------ The records

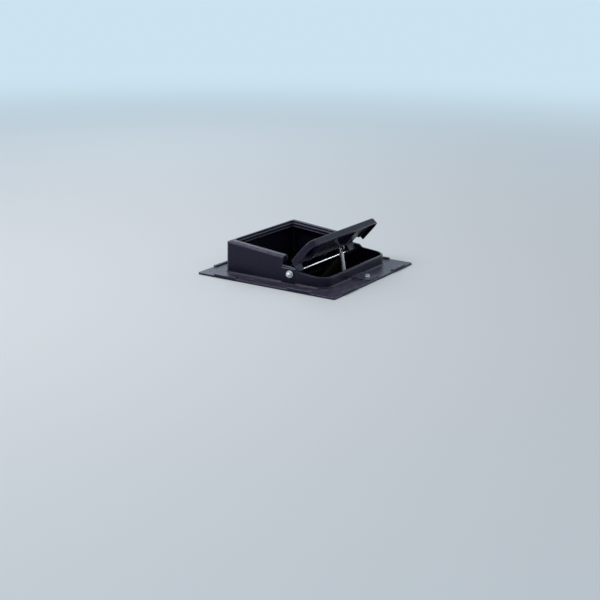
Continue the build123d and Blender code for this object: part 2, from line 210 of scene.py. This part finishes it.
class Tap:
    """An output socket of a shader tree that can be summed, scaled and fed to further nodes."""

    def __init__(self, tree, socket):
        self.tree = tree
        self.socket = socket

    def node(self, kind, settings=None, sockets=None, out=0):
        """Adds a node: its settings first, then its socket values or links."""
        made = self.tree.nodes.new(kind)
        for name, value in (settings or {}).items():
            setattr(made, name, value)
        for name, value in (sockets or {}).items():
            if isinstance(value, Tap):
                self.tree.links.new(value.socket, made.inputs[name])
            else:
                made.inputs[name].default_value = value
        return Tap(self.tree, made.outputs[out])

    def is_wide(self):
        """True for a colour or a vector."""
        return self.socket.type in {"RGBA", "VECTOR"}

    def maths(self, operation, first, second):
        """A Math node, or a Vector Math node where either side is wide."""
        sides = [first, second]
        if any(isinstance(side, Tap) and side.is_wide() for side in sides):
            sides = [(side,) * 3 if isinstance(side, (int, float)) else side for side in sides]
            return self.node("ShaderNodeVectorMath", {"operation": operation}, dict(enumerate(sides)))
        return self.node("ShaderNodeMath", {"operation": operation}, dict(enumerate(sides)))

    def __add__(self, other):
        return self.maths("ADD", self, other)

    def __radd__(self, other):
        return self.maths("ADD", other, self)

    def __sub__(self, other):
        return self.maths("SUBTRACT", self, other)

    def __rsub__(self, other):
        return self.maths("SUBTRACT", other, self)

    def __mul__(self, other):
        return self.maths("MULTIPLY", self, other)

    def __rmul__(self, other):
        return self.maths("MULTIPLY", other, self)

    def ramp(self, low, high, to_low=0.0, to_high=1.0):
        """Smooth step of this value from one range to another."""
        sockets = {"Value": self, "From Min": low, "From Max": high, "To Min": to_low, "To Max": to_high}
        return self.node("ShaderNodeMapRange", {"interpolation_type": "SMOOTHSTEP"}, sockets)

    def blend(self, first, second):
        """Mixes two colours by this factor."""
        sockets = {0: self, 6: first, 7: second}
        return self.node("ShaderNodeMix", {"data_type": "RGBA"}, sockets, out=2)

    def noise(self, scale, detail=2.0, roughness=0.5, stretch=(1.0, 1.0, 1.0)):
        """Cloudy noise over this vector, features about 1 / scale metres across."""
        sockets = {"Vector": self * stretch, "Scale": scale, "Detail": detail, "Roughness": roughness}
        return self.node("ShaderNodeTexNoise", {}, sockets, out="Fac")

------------
------ The records

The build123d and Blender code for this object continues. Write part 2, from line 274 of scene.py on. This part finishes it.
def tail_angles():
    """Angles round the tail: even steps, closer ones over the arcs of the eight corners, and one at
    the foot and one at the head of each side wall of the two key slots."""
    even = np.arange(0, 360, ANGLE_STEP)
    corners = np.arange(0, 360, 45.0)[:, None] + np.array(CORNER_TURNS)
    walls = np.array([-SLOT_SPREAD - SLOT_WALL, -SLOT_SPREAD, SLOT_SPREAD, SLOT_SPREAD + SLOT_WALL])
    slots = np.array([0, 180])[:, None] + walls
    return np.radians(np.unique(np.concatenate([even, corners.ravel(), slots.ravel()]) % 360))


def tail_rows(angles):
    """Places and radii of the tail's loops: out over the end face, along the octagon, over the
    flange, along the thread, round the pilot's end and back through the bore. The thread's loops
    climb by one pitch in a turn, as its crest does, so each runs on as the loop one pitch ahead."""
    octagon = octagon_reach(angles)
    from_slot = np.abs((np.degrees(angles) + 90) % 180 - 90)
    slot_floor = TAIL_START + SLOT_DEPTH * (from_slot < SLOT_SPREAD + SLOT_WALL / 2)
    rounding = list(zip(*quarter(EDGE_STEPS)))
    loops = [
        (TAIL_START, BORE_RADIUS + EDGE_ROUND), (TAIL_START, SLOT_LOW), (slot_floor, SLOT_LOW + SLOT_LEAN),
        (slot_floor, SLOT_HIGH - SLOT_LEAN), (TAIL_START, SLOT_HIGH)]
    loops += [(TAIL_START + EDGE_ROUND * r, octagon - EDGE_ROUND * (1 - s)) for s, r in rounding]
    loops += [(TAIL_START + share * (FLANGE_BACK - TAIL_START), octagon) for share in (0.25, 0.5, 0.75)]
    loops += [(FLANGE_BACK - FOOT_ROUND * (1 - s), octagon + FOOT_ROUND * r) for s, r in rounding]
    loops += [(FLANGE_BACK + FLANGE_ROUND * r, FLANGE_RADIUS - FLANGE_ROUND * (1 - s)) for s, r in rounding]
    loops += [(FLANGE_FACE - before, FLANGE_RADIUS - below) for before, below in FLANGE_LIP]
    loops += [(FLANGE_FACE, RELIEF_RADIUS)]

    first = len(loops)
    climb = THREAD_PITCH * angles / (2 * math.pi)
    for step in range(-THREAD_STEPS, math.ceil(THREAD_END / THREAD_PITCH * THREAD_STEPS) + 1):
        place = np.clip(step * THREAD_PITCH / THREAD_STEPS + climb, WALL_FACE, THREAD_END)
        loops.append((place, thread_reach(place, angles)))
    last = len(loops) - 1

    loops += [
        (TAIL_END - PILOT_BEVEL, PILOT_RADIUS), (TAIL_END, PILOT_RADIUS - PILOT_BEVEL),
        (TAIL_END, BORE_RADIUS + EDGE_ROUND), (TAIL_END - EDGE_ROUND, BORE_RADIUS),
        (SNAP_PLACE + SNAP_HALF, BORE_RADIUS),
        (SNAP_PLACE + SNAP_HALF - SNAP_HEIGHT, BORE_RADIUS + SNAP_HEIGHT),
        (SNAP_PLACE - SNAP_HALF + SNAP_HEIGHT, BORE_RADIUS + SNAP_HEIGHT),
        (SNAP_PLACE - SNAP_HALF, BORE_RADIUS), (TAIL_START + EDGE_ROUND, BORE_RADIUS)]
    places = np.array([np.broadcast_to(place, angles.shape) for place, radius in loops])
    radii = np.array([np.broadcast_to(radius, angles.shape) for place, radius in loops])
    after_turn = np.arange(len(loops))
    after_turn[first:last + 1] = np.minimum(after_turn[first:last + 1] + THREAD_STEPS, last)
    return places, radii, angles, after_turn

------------

■ What the task requires: Above are the records; copy every line in them that holds the word "this".

■ Completed exercise:
Continue the build123d and Blender code for this object: part 2, from line 210 of scene.py. This part finishes it.
        """Smooth step of this value from one range to another."""
        """Mixes two colours by this factor."""
        """Cloudy noise over this vector, features about 1 / scale metres across."""
The build123d and Blender code for this object continues. Write part 2, from line 274 of scene.py on. This part finishes it.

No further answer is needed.